According to Kaiser, data surpassed oil as the world’s most valuable asset in 2017. Companies worth hundreds of billions of dollars collect and operate using this data every day. However, the producers, from which data is collected, have little rights to the ownership of the data produced, which could lead to unwanted uses of the data, such as for discriminatory or political purposes.

“There’s not a single organization that doesn’t touch data for internal or external strategies. Data drives all decision making, it drives nearly every single industry and everything we’re producing every single day. Yet somehow, we still don’t have those definitions that protect the rights of the producers and that define how that asset class is bought, sold, and traded around the world.

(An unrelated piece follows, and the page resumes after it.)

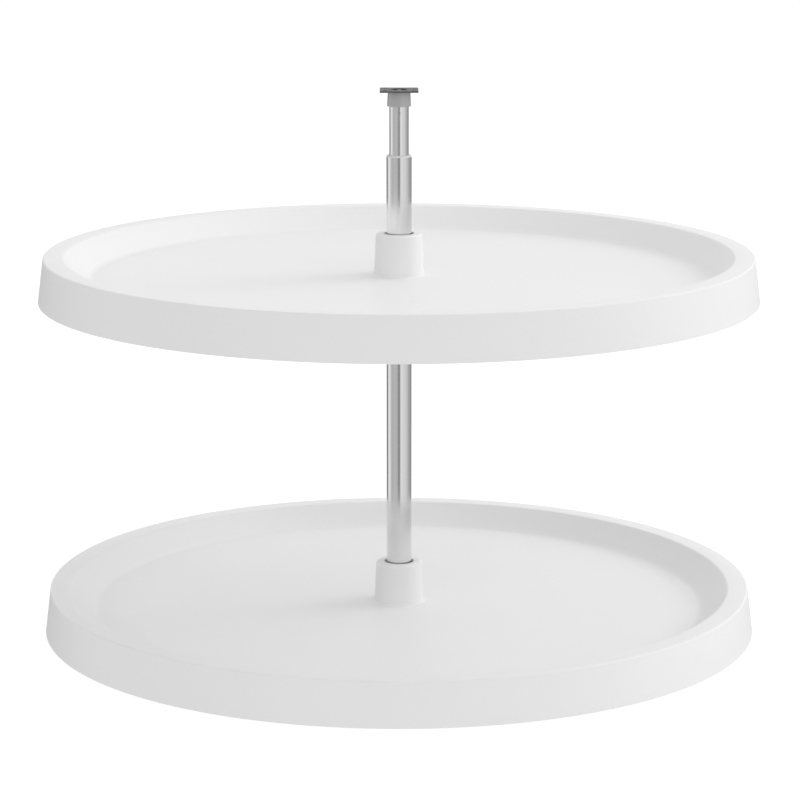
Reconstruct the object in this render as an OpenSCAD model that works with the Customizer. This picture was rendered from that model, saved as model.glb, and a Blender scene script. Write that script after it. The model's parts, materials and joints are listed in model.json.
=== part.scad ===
// Two-tier corner-cupboard carousel: two full-round moulded shelves that turn, each on its own
// ball bearing, on a fixed telescopic steel post between a floor plate and a ceiling plate.
// Millimetres, +Z up along the post, origin at the centre of the floor plate's underside.

/* [Shelves] */
// Outer diameter of a shelf at the bottom edge of its skirt
shelf_d = 714; // [560:2:900]
// Distance from one shelf's rim to the other's
shelf_spacing = 335.1; // [220:0.1:420]
// Height of the skirt below the rim
skirt_h = 43.3; // [38:0.1:60]
// How far the skirt's bottom edge stands out past the rim, on the radius
skirt_flare = 5.5; // [2:0.1:9]
// Thickness of the moulded shell
shell_t = 3; // [2:0.1:4]
// Width of the flat rim
rim_w = 20; // [14:0.5:26]
// Depth of the shelf's floor below the rim
dish_depth = 22.3; // [14:0.1:26]
// Slope of the dish's side, in degrees up from the floor
side_slope = 41; // [32:0.5:65]
// Radius where the dish's side runs into the floor
cove_r = 12; // [8:1:30]
// Radius of the rim's outer edge
rim_edge_r = 2; // [0.5:0.1:2.5]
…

Largely, whoever has collected the data owns it, as opposed to the producer,” said Kaiser.

McCain explained how this exploitation of data from underprivileged individuals presents a challenge in collecting data for social justice. He emphasized that low-cost products are generally the most exploitative in terms of data practices.

“There was a huge outcry somewhat recently about Facebook, trying to create free internet worldwide… This was, in my opinion, while perhaps a great opportunity to get people connected, it was also quite exploitative because it would force the users of this very low cost service or free service, to route everything through Facebook. And I think that this is a very clear example of how capital and privilege yields data control of one’s own data,” said McCain.

However, in recent years, through endeavors of folks including Kaiser, many acts and laws were passed to protect the rights of data producers.

“I am starting to see these shifts and changes, which is particularly exciting, but when we really talk about data and social justice, what does this mean?… If every single person around the world actually owned their data, actually had rights to the value that they were producing, all of us would at least be able to feed ourselves every single day, take care of ourselves and our family with the value of the information that we produce,” said Kaiser.